> _Task description_: Your reply should be one number: the count of lines holding the word "saved".

══ Data excerpts

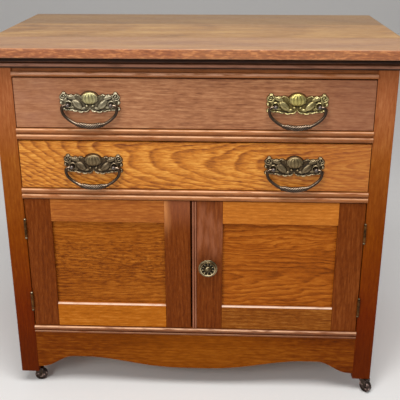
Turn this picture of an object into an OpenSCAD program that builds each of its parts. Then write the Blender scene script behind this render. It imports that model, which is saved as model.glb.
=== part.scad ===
// Oak washstand on casters: two drawers over a cupboard with two panelled doors.
// Millimetres. X runs to the right, Y to the back and Z up.
// The origin is on the floor, under the middle of the top.

/* [Top] */
// Width of the top, side to side
top_w = 840; // [760:1:960]
// Depth of the top, front to back
top_d = 496; // [440:1:560]
// Thickness of the top
top_t = 19; // [16:0.5:26]
// Depth of the front board of the top
front_board_d = 134; // [100:1:160]
// Depth of the middle board of the top
middle_board_d = 189; // [150:1:220]
// Rounding of the edges of the top
top_edge_r = 2.5; // [1:0.1:5]
// Reach of the top past each side of the case
side_over = 29; // [20:0.5:40]
// Reach of the top past the front of the case
front_over = 29; // [29:0.5:40]
// Reach of the top past the back of the case
back_over = 10; // [8:0.5:30]

/* [Heights up the front] */
// Floor to the foot of a post
caster_h = 34; // [34:0.5:40]
// Foot of a post to the low ends of the apron
foot_reveal = 13.5; // [6:0.5:20]
// Height of the apron at its ends
apron_h = 89.5; // [85:0.5:110]
// Bottom rail, with its two beads
bottom_rail_h = 18; // [16:0.5:26]
// Opening for the doors
door_open_h = 302; // [280:1:330]
// Rail over the doors, with its two beads
head_rail_h = 23; // [20:0.5:30]
// Opening for each drawer
drawer_open_h = 104; // [98:0.5:125]
// Rail between the drawers, with its two beads
divider_h = 24; // [20:0.5:30]
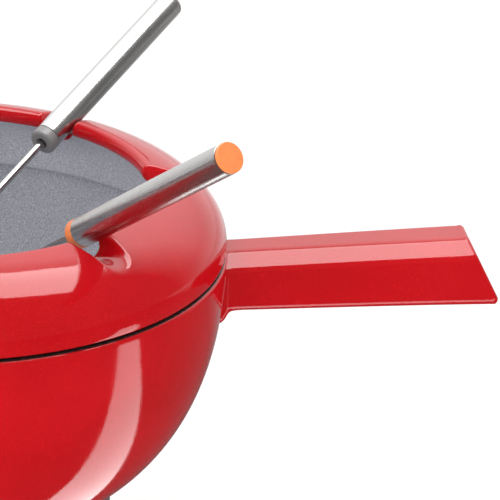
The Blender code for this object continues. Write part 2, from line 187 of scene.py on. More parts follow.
def bump(tree, height, distance, strength=1.0, normal=None):
    made = add(tree, "ShaderNodeBump", Height=height, Distance=distance,
               Strength=strength)
    if normal is not None:
        tree.links.new(normal, made.inputs["Normal"])
    return made.outputs["Normal"]


def red_enamel(name):
    """Thick glossy enamel: fine orange peel, long waves, deeper patches."""
    material, tree, shader = new_material(name)
    vector = grain_vector(tree)
    patches = remap(tree, noise(tree, vector, 22.0, 3.0), 0.35, 0.65, 0.0, 1.0)
    tone = blend_colours(tree, patches, (0.45, 0.0030, 0.006),
                         (0.52, 0.0042, 0.009))
    grains = remap(tree, noise(tree, vector, 1500.0, 1.0), 0.55, 0.75, 0.0, 0.5)
    colour = blend_colours(tree, grains, tone, (0.68, 0.010, 0.012))
    tree.links.new(colour, shader.inputs["Base Color"])
    gloss = remap(tree, noise(tree, vector, 60.0, 3.0), 0.3, 0.7, 0.045, 0.085)
    tree.links.new(gloss, shader.inputs["Roughness"])
    waves = bump(tree, noise(tree, vector, 55.0, 1.0), 0.00006)
    peel = bump(tree, noise(tree, vector, 900.0, 1.5), 0.000012, normal=waves)
    tree.links.new(peel, shader.inputs["Normal"])
    shader.inputs["IOR"].default_value = 1.42
    return material


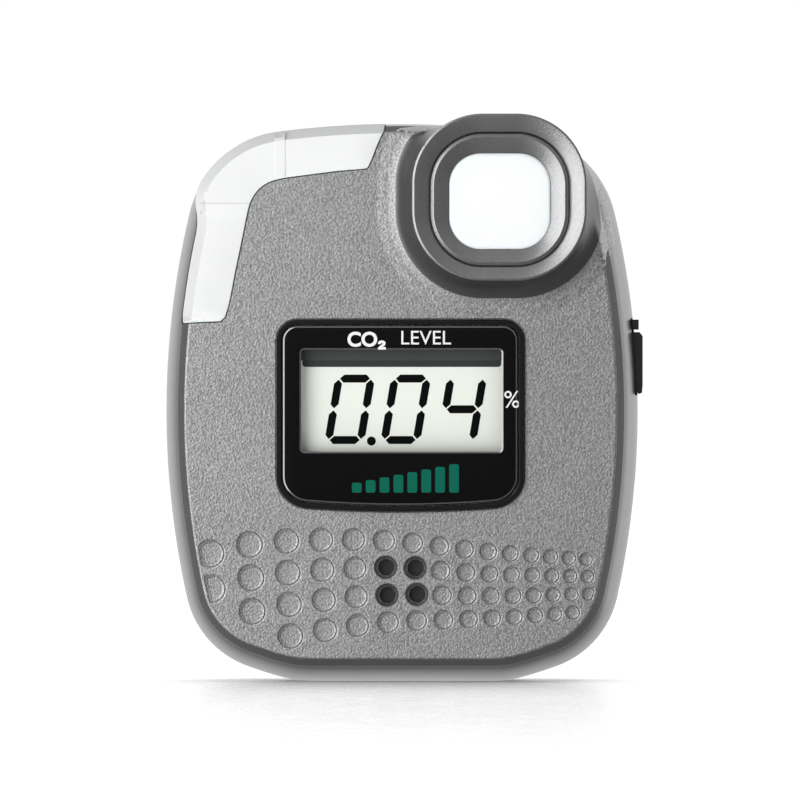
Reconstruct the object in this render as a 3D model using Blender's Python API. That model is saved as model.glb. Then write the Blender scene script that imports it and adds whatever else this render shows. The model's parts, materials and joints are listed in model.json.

════

> _Completed exercise_: 2